Converting bullshit into a brand simplifies things. Brands create heuristics that upend rational thinking. Heuristics are cognitive shortcuts that means we don’t have to think through a problem, or critically assess a source of information. Once we are cued by the appropriate heuristic - CRT! - we accept or reject uncritically the information that follows.
Brands make money. The people who have most profited from the popularization of CRT are not its mostly Black originators, but white conservatives who have denigrated their work. Rufo has catapulted himself into the forefront of the conservative establishment. Lindsay has built a career as an anti-woke author. New think tanks are popping up based on raising funds off these issue, including veterans of the culture wars who are retooling their pitch to take advantage of the hot new brand. “Concerned parents” appearing at school meetings or on Fox to protest CRT are often movement conservatives with deep financial connections to the Republican Party, or media personalities seeking to build conservative audience.
It’s not just CRT. “Cancel culture” went from being a Black culture punchline to a largely conservative trope. The call to “stay woke” again finds its origins in Black culture, only to be appropriated by mostly white commentators making a living by mocking social justice movements.
Victor Ray, a sociologist at the University of Iowa called Douthat out on this.
There is something discomforting about the spectacle of a group of white conservatives profiting from the intellectual capital of Black culture while also effectively saying: “No, these ideas do not mean what their proponents say.

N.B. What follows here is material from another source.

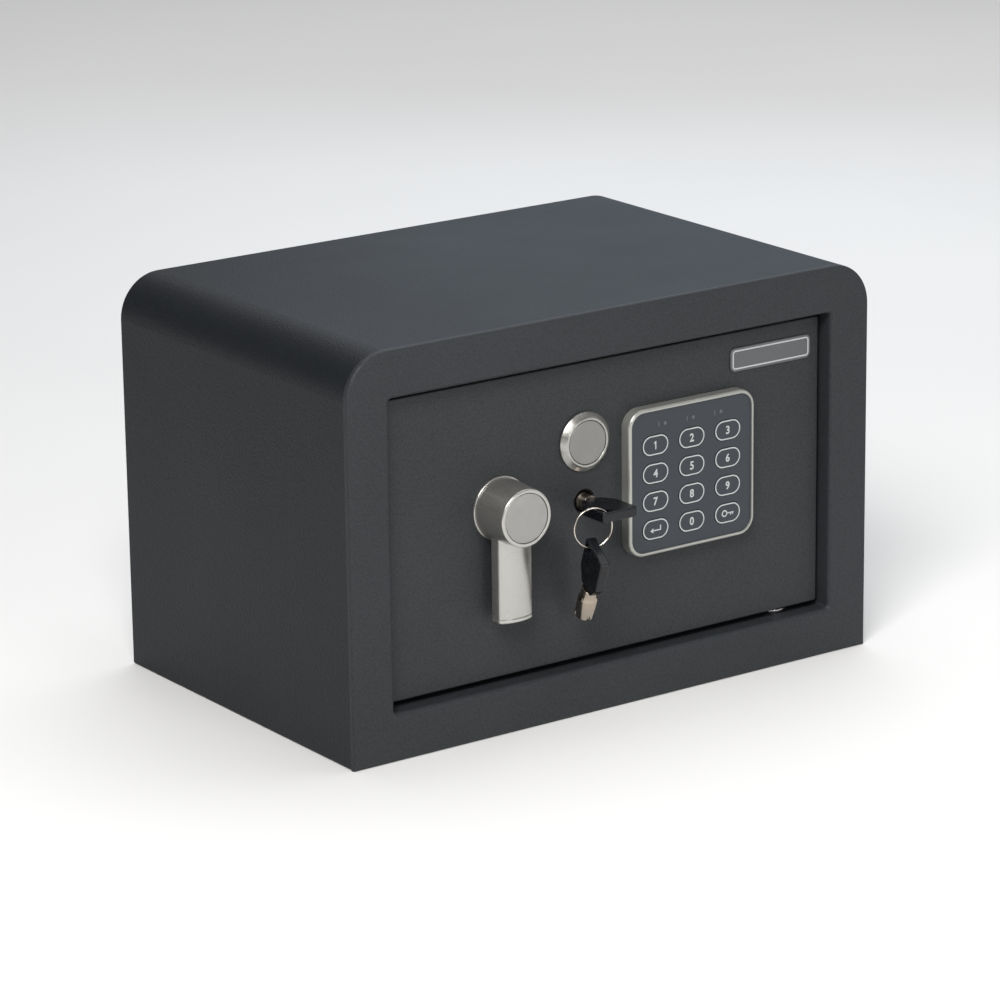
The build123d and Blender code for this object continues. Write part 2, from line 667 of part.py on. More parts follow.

They say they are fighting discrimination, but they want to discriminate against us. They say they want to reveal the truth but they are trying to brainwash our kids.”

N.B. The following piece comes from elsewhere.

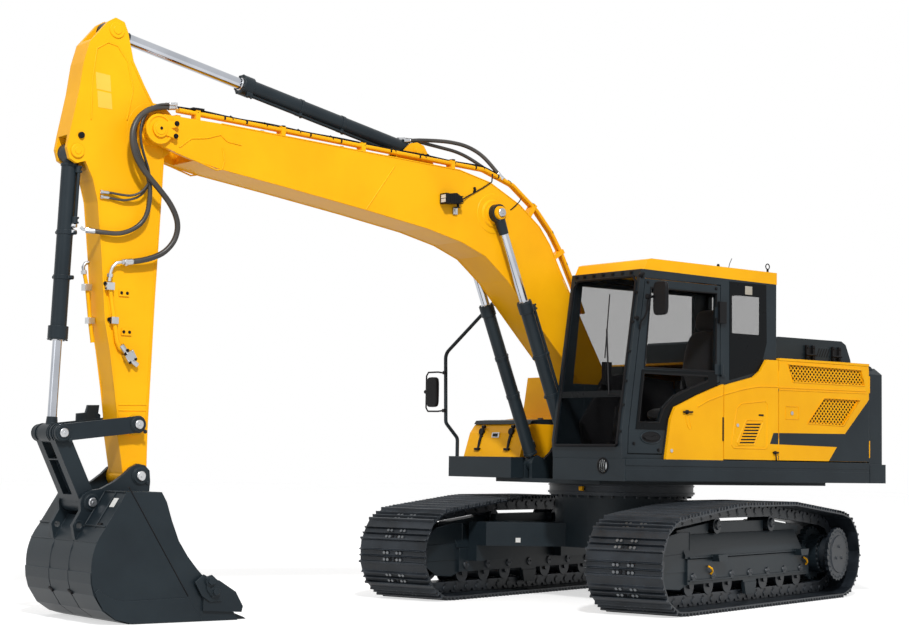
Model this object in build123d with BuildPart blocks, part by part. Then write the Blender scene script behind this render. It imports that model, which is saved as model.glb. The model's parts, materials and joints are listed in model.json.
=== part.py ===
from build123d import *
import math
import os

# Crawler excavator of the 18-tonne class, in millimetres.
# +X runs forward along the boom, +Y to the left (cab side), +Z up.
# The machine is drawn about its swing axis on the ground. When it is saved,
# it moves along X so that the middle of its length is at the origin.

# Undercarriage
swing_angle = 17.3
tumbler_distance = 3170
track_gauge = 2280
shoe_width = 700
shoe_count = 49
lug_radius = 400
lug_height = 26
shoe_plate = 12
chain_height = 100
chain_width = 180
pin_depth = 45
top_run_height = 900
carrier_spacing = 1060
roller_count = 7
roller_span = 2100
roller_radius = 74.7
seat_gap = 0.3
wrap_gap = 1.5

# Track frame
frame_half_width = 150
frame_wall = 22
frame_top = 495
frame_bottom = 225
frame_front = 1150
frame_rear = -1230

# Car body and swing bearing
body_clearance = 460
body_top = 925
bearing_radius = 655
bearing_top = 1030

# Upper frame and decks
tail_radius = 2530
upper_width = 2475
deck_bottom = 1066
deck_top = 1253
deck_front_left = 1114
deck_front_right = 1040
deck_rear = -1975
centre_plate_inner = 200
centre_plate = 32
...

Bullshit denies the idea that there is any simpler alternative explanation. In particular, CRT bullshit conveys systemic racism as a figment of the CRT plot, rather than straightforward and observable outcome. Notably, the anti-CRT crew evade discussions of social science that provides the sort of analysis - rational! numerical! - they should value. That’s because such forms of knowledge offers ample evidence of structural causes of racial outcomes. Best then, to stick with vague philosophical and historical claims of Lindsay, or Rufo’s anecdotes about some excessively woke diversity training.
Again, this is not just culture war nonsense. Nineteen states have introduced or passed anti-CRT legislation. It is the animating force behind the parent screaming at a school board meeting that their child is being brainwashed, or recruiting that parent to become a school board member. Being anti-CRT has become a central theme in Republican politics, a motivating factor for supporters.
It has been institutionalized into the conservative intelligentsia. For example, the Heritage Foundation’s primer on CRT acknowledges role of Black scholars, but again insists on the connection to the Frankfurt School and Marxism. It extensively quotes Lindsay and Rufo. It proposes that CRT ideas “led to a devastating, fatal result in Parkland.”
Yes, that’s right. Arguably the most influential think tank of the Trump era alleges that a white student who etched swastikas on ammunition that he used to murder other students was somehow driven by CRT. Of course, CRT and wokeness have also been blamed for both the 9/11 attacks and the subsequent failures of the US withdrawal from Afghanistan 20 years later.
Which seems like exactly the sort of absurdity you end up when you start with bullshit.